|Born||February 14, 1933|
|Died||March 16, 1988 (aged 55)|
|Head coaching record|
7–7–2 (high school)
Roland Daniel Dotsch (February 14, 1933 – March 16, 1988) was an American football coach who served primarily in an assistant capacity before becoming the first coach of the United States Football League's Birmingham Stallions on September 2, 1982.
The son of politician James D. Dotsch and Lorna M. née. Boudreau, he played college football at Michigan State University, helping the 1952 Spartans win the national championship, then started during his senior year on Michigan State's squad that captured both the Big Ten Conference and Rose Bowl championships.
Dotsch first entered the coaching ranks at Escanaba High School in Michigan, then from 1958 to 1960, served as defensive coordinator at Northern Michigan University. He then went to the University of Colorado as a defensive backs coach in 1962 before moving to another school in the Big Eight Conference at the University of Missouri, where he served as offensive line coach for four years.
He returned to Northern Michigan as head coach before later taking over as athletic director. During his coaching stint, Dotsch's teams compiled a 33–15–1 mark.
When Dan Devine, who had hired him at Missouri, became head coach of the Green Bay Packers, he hired Dotsch as offensive line coach on February 22, 1971. Dotsch remained with the team through four seasons until Devine left to become head coach at the University of Notre Dame at the conclusion of the 1974 NFL season. He moved to coach the New England Patriots linebackers under former college teammate Chuck Fairbanks.
After also coaching with the Detroit Lions, Dotsch was hired by the Steelers, and was on the sidelines for their third and fourth Super Bowl titles. Following two more years with the team, Dotsch resigned to accept the head coaching position with the Stallions of the fledgeling USFL.
During the three years of the league's existence, Dotsch was 36–18 and reached the 1984 Eastern Conference title game before losing to the league's eventual champion, the Philadelphia Stars, 20–10. They would be knocked out of the playoffs in the Eastern Conference semi-finals by the Stars again in 1985, 28–14.

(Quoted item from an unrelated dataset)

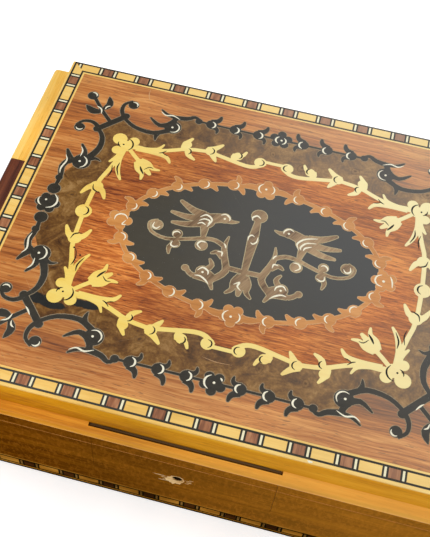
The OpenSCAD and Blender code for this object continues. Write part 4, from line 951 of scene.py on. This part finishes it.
def parting_line_wear_and_highlight():
    """A pale line along the lower arris of the lid's front veneer, and the same line scored on the
    shutter: partly rubbed wood, partly a painted highlight where the edge catches the light.
    """
    z = PARTING_Z / MM
    low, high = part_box("lid_veneer_front")
    ends = (low.x / MM, SHUTTER_LOW.x / MM, SHUTTER_HIGH.x / MM, high.x / MM)
    faces = (FRONT_FACE, SHUTTER_LOW.y, FRONT_FACE)
    pieces = ("parting_line_left", "parting_line_shutter", "parting_line_right")
    for name, x0, x1, y in zip(pieces, ends, ends[1:], faces):
        ink = Inlay(lambda a, b, h, y=y: Vector((a * MM, y - h * MM * 0.5, b * MM)))
        count = 24
        rings = []
        for k in range(count + 1):
            x = x0 + 0.2 + (x1 - x0 - 0.4) * k / count
            half = 0.22 + lean(0.05)
            rings.append(ink.section(Vector((x, z + 0.17)), Vector((0.0, 1.0)), half))
        for a, b in zip(rings, rings[1:]):
            ink.join(a, b)
        ink.mesh.faces.new(rings[0])
        ink.mesh.faces.new(rings[-1])
        ink.finish(name, WORN_EDGE_HIGHLIGHT, "shutter" if "shutter" in name else "lid", "walnut_veneer")


def chips():
    """A pale chip in the front stringing, and two hair cracks: one at the back left, one nearer the
    front.
    """
    ink = Inlay(plan)
    ink.line([(46.0, -97.2), (47.0, -97.6), (48.2, -97.4)], 1.0)
    ink.finish("stringing_chip", CREAM, "lid", "holly")
    ink = Inlay(plan)
    ink.line([(-74.6, 88.6), (-74.2, 84.0), (-72.6, 80.2)], 0.35)
    ink.line([(-7.6, -62.0), (-1.0, -63.0), (6.0, -62.6)], 0.22)
    ink.finish("hair_cracks", WARM_LINE, "lid", "cherry_field")


# --------------------------------------------------------------- the rest

def felt_pad():
    """The felt under the box, with soft rounded edges and a slightly uneven nap."""
    low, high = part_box("base_felt")
    mesh = bmesh.new()
    cells = 36
    edge = 0.5 * MM
    grid_x = [low.x + (high.x - low.x) * k / cells for k in range(cells + 1)]
    grid_y = [low.y + (high.y - low.y) * k / cells for k in range(cells + 1)]
    top_z = low.z + 0.8 * MM

    def sheet_layer(z, inset, ripple):
        rows = []
        for i, x in enumerate(grid_x):
            row = []
            for j, y in enumerate(grid_y):
                rim = i in (0, cells) or j in (0, cells)
                px = min(max(x, low.x + inset), high.x - inset) if rim else x
                py = min(max(y, low.y + inset), high.y - inset) if rim else y
                row.append(mesh.verts.new((px, py, z + (0.0 if rim else ripple * rng.random()))))
            rows.append(row)
        return rows

    under = sheet_layer(low.z, edge, 0.10 * MM)
    over = sheet_layer(top_z, edge, 0.0)
    for layer in (under, over):
        for i in range(cells):
            for j in range(cells):
                mesh.faces.new((layer[i][j], layer[i + 1][j], layer[i + 1][j + 1], layer[i][j + 1]))
    ring = ([(i, 0) for i in range(cells)] + [(cells, j) for j in range(cells)]
            + [(i, cells) for i in range(cells, 0, -1)] + [(0, j) for j in range(cells, 0, -1)])
    middle_z = (low.z + top_z) / 2
    belt = []
    for i, j in ring:
        belt.append(mesh.verts.new((grid_x[i], grid_y[j], middle_z)))
    for k in range(len(ring)):
        j = (k + 1) % len(ring)
        u0, u1 = under[ring[k][0]][ring[k][1]], under[ring[j][0]][ring[j][1]]
        o0, o1 = over[ring[k][0]][ring[k][1]], over[ring[j][0]][ring[j][1]]
        mesh.faces.new((u0, u1, belt[j], belt[k]))
        mesh.faces.new((belt[k], belt[j], o1, o0))
    pad = closed(mesh, "felt_pad", MATERIALS["base_felt"])
    for face in pad.data.polygons:
        face.use_smooth = True
    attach(pad, "box")
    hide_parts("base_felt")


def make_stage():
    """A plain pale floor and soft studio light."""
    s = Shader("floor")
    grit = s.noise(s.place, 30.0, 3.0)
    pale = s.ramp(grit, [(0.3, (0.92, 0.92, 0.92, 1.0)), (0.7, (0.95, 0.95, 0.95, 1.0))])
    s.set("Base Color", pale)
    s.set("Emission Color", pale)
    s.set("Emission Strength", FLOOR_GLOW)
    s.set("Roughness", 0.9)
    s.set("Specular IOR Level", 0.1)
    size = 8.0
    data = bpy.data.meshes.new("floor")
    corners = [(-size, -size, 0.0), (size, -size, 0.0), (size, size, 0.0), (-size, size, 0.0)]
    data.from_pydata(corners, [], [(0, 1, 2, 3)])
    data.materials.append(s.material)
    floor = add("floor", data)
    floor.location.z = CAD_LOW.z - 0.02 * MM

    world = bpy.data.worlds.new("studio")
    world.use_nodes = True
    background = world.node_tree.nodes["Background"]
    background.inputs["Color"].default_value = (1.0, 1.0, 1.0, 1.0)
    background.inputs["Strength"].default_value = WORLD_STRENGTH
    bpy.context.scene.world = world
    for name, power, size, azimuth, elevation, distance in SOFT_BOXES:
        spot = towards(math.radians(azimuth), math.radians(elevation)) * distance
        light = bpy.data.lights.new(name, "AREA")
        light.energy, light.shape, light.size = power, "SQUARE", size
        lamp = add(name, light)
        lamp.location = spot
        lamp.rotation_mode = "QUATERNION"
        lamp.rotation_quaternion = (-spot).to_track_quat("-Z", "Y")
    bpy.context.scene.view_settings.view_transform = "Standard"


WORLD_STRENGTH = 0.16
FLOOR_GLOW = 0.48      # the floor is a lit table, so the box throws hardly any shadow on it
# name, watts, side in metres, azimuth, elevation and distance from the box
SOFT_BOXES = (
    ("window", 16.0, 1.8, 155.0, 40.0, 2.2),
    ("overhead", 37.6, 1.8, 290.0, 62.0, 2.2),
)

make_camera()
dress_nodes()
scroll_marks()
garland_marks()
wreath_marks()
ornament_marks()
outline("medallion_ornament", "ornament_outline", 0.2, PALE_LINE, "olive_wood")
outline("wreath", "wreath_outline", 0.17, WARM_LINE, "pearwood", 0.01)
outline("scroll_ebony", "scroll_outline", 0.19, GREY_LINE, "ebony", 0.015)
splintered_hole()
parting_line_wear_and_highlight()
chips()
felt_pad()
make_stage()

After the league voted to suspend play in 1986 in anticipation of a move to the fall, Dotsch was asked if the Stallions would ever play again. "I just don't know. I never say never, though. It would be a long pull."
Dotsch was also critical of league spending. "Every good coach has a game plan. In this case, the USFL got away from the game plan. There's no question we did, or I'll say the USFL did. I don't think we did or Tampa Bay did. Hindsight is much better than foresight, I know, but things were done that hurt us. We (the Stallions) didn't go crazy. We lost the fewest dollars of any USFL team. We were always the poorest team in the playoffs, but we held our own and I'm proud of that. We did a good job with what we had. We won a lot more than we lost, and that's the biggest thing".
Dotsch returned to the NFL in 1987 as running backs coach for the Minnesota Vikings. However, just as training camp began, Dotsch was diagnosed with pancreatic cancer, battling the disease for just over seven months before passing away.